Five weeks ago today, my husband and I started on SparkPeople for real (I made an earlier short-lived attempt in January by myself, but I was overscheduled at the time and didn't really have the mental bandwidth to learn what I needed to do and then do it).
I think it may have been the best thing we've done for ourselves and our family in a long, long time. I'm a big believer in what we're doing, and I hope that everyone who wants to become healthy and live a more fulfilling life can find out about this amazing resource.
I feel like I have been living in the pickle jar (as in, I had gotten myself into a pickle, healthwise) for the past couple of decades. Things were not going in the right direction, and my blood pressure and cholesterol numbers have crept upward, along with my weight. I felt lousy, with low energy, and I wasn't getting enough sleep. We ate good, homecooked meals most of the time, but I cooked with too much red meat and our portions were WAY out of whack.

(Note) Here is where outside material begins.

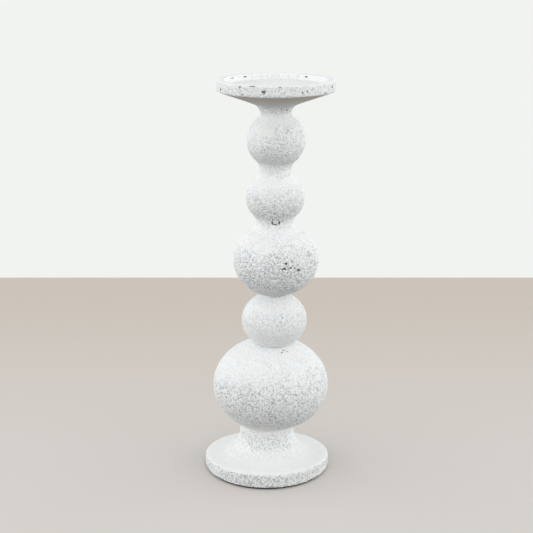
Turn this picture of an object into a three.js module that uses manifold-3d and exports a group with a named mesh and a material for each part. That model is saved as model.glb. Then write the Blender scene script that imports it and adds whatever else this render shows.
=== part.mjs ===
// A stacked-ball wooden candlestick for one pillar candle.
//
// Seven turned wooden pieces are stacked: a foot, five balls and a candle plate. The lowest ball
// has a round tenon that is glued into the foot and drawn down by a wood screw from below. Every
// higher joint is two flat end-grain faces glued round a fluted dowel. A felt pad under the foot
// covers the screw head. The stack was assembled by hand and isn't quite straight: each of the two
// lowest balls stands a little further towards +X than the piece below it.
//
// Millimetres, +Z up. The origin is on the table, on the axis of the screw in the foot.

import * as THREE from "three";
import { mergeVertices } from "three/addons/utils/BufferGeometryUtils.js";
import Module from "manifold-3d";

// ---- Driving dimensions ----

const HEIGHT = 350;
const AROUND = 40; // flats round each turned piece
const AROUND_SCREW = 20; // flats round the screw
const GLUE_LINE = 0.3; // gap between two faces that are glued together
const GLUE_FIT = 0.15; // gap all round a dowel, tenon or screw in its hole
const NECK_FILLET = 2.5; // how far up a ball the curve at each neck reaches
const EDGE_ROUND = 1.2; // rounding on the plate's edges
const END_REACH = 9; // how far from a joint a piece's end starts to run over to it sideways
const BALL_STEPS = 11; // points along a ball's curve
const CURVE_STEPS = 3; // points along any smaller curve

// Each joint's sideways place, its height and the radius of the neck that it cuts.
const FOOT_JOINT = { x: 0, z: 41.8, radius: 24.2 };
const LARGE_JOINT = { x: 4.5, z: 117.8, radius: 16.3 };
const LOWER_JOINT = { x: 6.2, z: 162.5, radius: 10.6 };
const MIDDLE_JOINT = { x: 6, z: 227.5, radius: 16.1 };
const UPPER_JOINT = { x: 6.4, z: 273.4, radius: 13.9 };
const PLATE_JOINT = { x: 6.6, z: 320.5, radius: 13 };

// Each ball's middle, its radius round the axis and half its height.
const BALLS = [
  {
    name: "large_ball",
    x: 2.4,
    z: 78.2,
    radius: 51,
    half: 41.8,
    below: FOOT_JOINT,
    above: LARGE_JOINT,
  },
  {
    name: "lower_small_ball",
    x: 5.5,
    z: 138.5,
    radius: 28.5,
    half: 25.3,
    below: LARGE_JOINT,
    above: LOWER_JOINT,
  },
  {
    name: "middle_ball",
    x: 6.9,
    z: 194.2,
    radius: 37.1,
    half: 32.6,
    below: LOWER_JOINT,
    above: MIDDLE_JOINT,
  },
  {
    name: "upper_small_ball",
    x: 6.1,
    z: 249.2,
    radius: 25.3,
    half: 22.8,
    below: MIDDLE_JOINT,
    above: UPPER_JOINT,
  },
  {
    name: "top_small_ball",
    x: 6.7,
    z: 298.9,
    radius: 25,
    half: 24.2,
    below: UPPER_JOINT,
    above: PLATE_JOINT,
  },
];

const FELT = { radius: 54, thick: 1.8 };
// The foot is a disc that sweeps up to a neck. The disc is thicker towards -Y: rim is its mean
// thickness, and slope is how fast its top face falls towards +Y.
const FOOT = { x: -1.1, radius: 55.5, tuck: 0.8, round: 3, rim: 9.8, slope: 0.06, sweep: 1.8, neck: 31 };
const PLATE = { radius: 50, rim: 9, lip: 0.4, coneEnd: 20.5, coneRise: 10.8, cove: 9 };
const RECESS = { radius: 43, depth: 5, cove: 1.5 };
const DOWEL = { radius: 5, length: 30, flutes: 12, fluteDepth: 0.4, chamfer: 1 };
const TENON = { radius: 9.5, length: 20, chamfer: 1.5 };
const SCREW = {
  length: 45,
  headRadius: 5,
  headHeight: 3,
  shank: 2.5,
  core: 1.7,
  pitch: 2.2,
  threads: 11,
  tip: 6,
  recess: 2,
};
const COUNTERBORE = { radius: 6, depth: 5 };
const CROSS = { span: 4.6, wide: 1, depth: 2 }; // driver recess in the screw head
const BORE_LIMIT = 10; // everything nearer the axis than this is a bore, a tenon or a face round one

const footBottom = FELT.thick;
const rimTop = footBottom + FOOT.rim;
const tenonBottom = FOOT_JOINT.z - TENON.length;
const screwBottom = footBottom + SCREW.recess;
const tableBelow = { x: 0, z: -Infinity }; // stands for the joint that the foot hasn't got
const dowelHole = { radius: DOWEL.radius + GLUE_FIT, depth: DOWEL.length / 2 + GLUE_FIT };

// ---- Materials ----

const paint = new THREE.MeshStandardMaterial({ color: 0xe6e7e5, roughness: 0.92, metalness: 0 });
const bareWood = new THREE.MeshStandardMaterial({ color: 0xcfa877, roughness: 0.7, metalness: 0 });
const zincSteel = new THREE.MeshStandardMaterial({ color: 0xb9bab2, roughness: 0.35, metalness: 1 });
const feltCloth = new THREE.MeshStandardMaterial({ color: 0x1c1c1d, roughness: 1, metalness: 0 });

// ---- Helpers ----

// A turned solid from a path of (distance from the axis, height), which starts and ends on the axis.
function turned(path, around = AROUND) {
  const geometry = new THREE.LatheGeometry(path.getPoints(CURVE_STEPS), around);
  return geometry.rotateX(Math.PI / 2);
}

// Sets a turned piece out sideways. Its body stands at x, and its ends run over to the joints below
// and above it. Level faces stay level, and a bore or tenon stays upright on the nearer joint.
function setOut(geometry, x, lower, upper) {
  const points = geometry.attributes.position;
  const { smoothstep } = THREE.MathUtils;
  for (let i = 0; i < points.count; i++) {
    const z = points.getZ(i);
    const inBore = Math.hypot(points.getX(i), points.getY(i)) < BORE_LIMIT;
    const nearer = z - lower.z < upper.z - z ? lower : upper;
    const toLower = (lower.x - x) * (1 - smoothstep(z, lower.z, lower.z + END_REACH));
    const toUpper = (upper.x - x) * smoothstep(z, upper.z - END_REACH, upper.z);
    points.setX(i, points.getX(i) + (inBore ? nearer.x : x + toLower + toUpper));
  }
  return geometry;
}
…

Now, five weeks into sparking, I feel such a sense of commitment to what we're doing. We're tracking our food and exercising, and the weight is going down generally between a pound or two per week. My energy level is much better, and I'm more intentional about getting sleep. Our meals have become more varied, and I'm cooking with less oil, less beef, and more fruits and vegetables. I'm trying new ingredients, too, and our snacks of cheese and crackers have been replaced by tasty, yet lower-caloried choices. We're hardly ever drinking alcohol, and we measure it and track it when we do.

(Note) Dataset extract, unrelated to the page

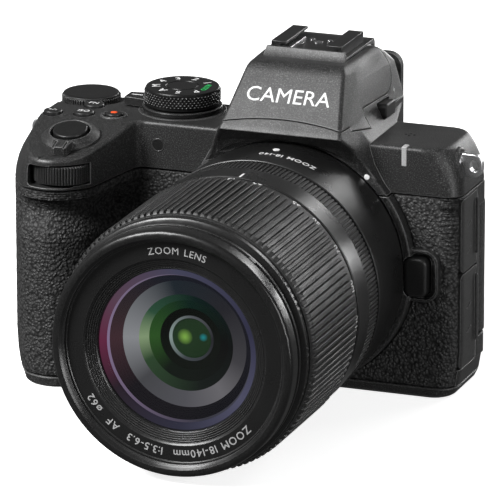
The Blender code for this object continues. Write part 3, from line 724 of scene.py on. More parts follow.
def make_front_barrel(shell, satin, ink):
    outer = [
        (29.5, 60.0), (29.5, 95.2), (34.9, 95.2), (35.1, 95.5), (35.1, 96.9), (34.6, 97.3), (33.3, 97.6),
        (33.3, 98.6), (34.1, 98.8), (34.1, 99.7), (33.4, 99.9), (33.4, 100.9), (34.0, 101.1),
        (34.1, 101.3), (34.1, 104.6), (33.9, 105.3), (33.4, 105.8), (32.6, 106.0), (31.9, 105.9),
        (31.5, 105.5),
    ]
    thread = stepped(31.3, 105.3, 0, 0.55, [(0, 0), (-0.3, -0.25), (0, -0.5)], 3)
    name_ring = [(30.6, 103.6), (30.4, 103.4), (25.9, 103.4), (25.6, 103.2)]
    baffle = stepped(25.4, 103.0, 0.55, 0.22, [(0, 0), (0, -0.35), (-0.4, -0.2)])
    well = [(22.5, 101.6), (22.3, 101.2), (22.3, 97.0), (27.8, 97.0), (27.8, 60.0)]
    profile = outer + thread + name_ring + baffle + well
    barrel = turned("front_barrel_shell", profile, LENS_VIEW, shell, True, 192)
    place(barrel, "front_barrel", "lens_shell", "front_barrel")
    texts = {
        "name_ring_text": ("ZOOM 18-140mm  1:3.5-6.3  AF  ø62", 3.0, -95.0),
        "name_ring_title": ("ZOOM LENS", 2.7, 88.0),
    }
    for name, (text, size, middle) in texts.items():
        words = arc_text(name, text, size, 27.1, middle, 103.43, ink, True)
        place(words, "front_barrel", "lens_shell")
    catch = spun(box("hood_catch", (-1.1, -101.0, 33.3), (1.1, -99.7, 34.2), satin, 0.15), 38)
    place(catch, "front_barrel", "dark_metal")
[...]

I guess that I'm just really happy with the way it's going. Would I love for the weight to come off instantly? Sure, but I feel the confidence that this time - with slow and steady work - it will come off and STAY OFF. If that takes a year, or even a year and a half, so be it. At least I'm making progress! I also want to get off the blood pressure and cholesterol pills forever.
So while I have a long way to go to fully climb out of my personal pickle jar, I will make it. I'm absolutely confident that I'm on my way out!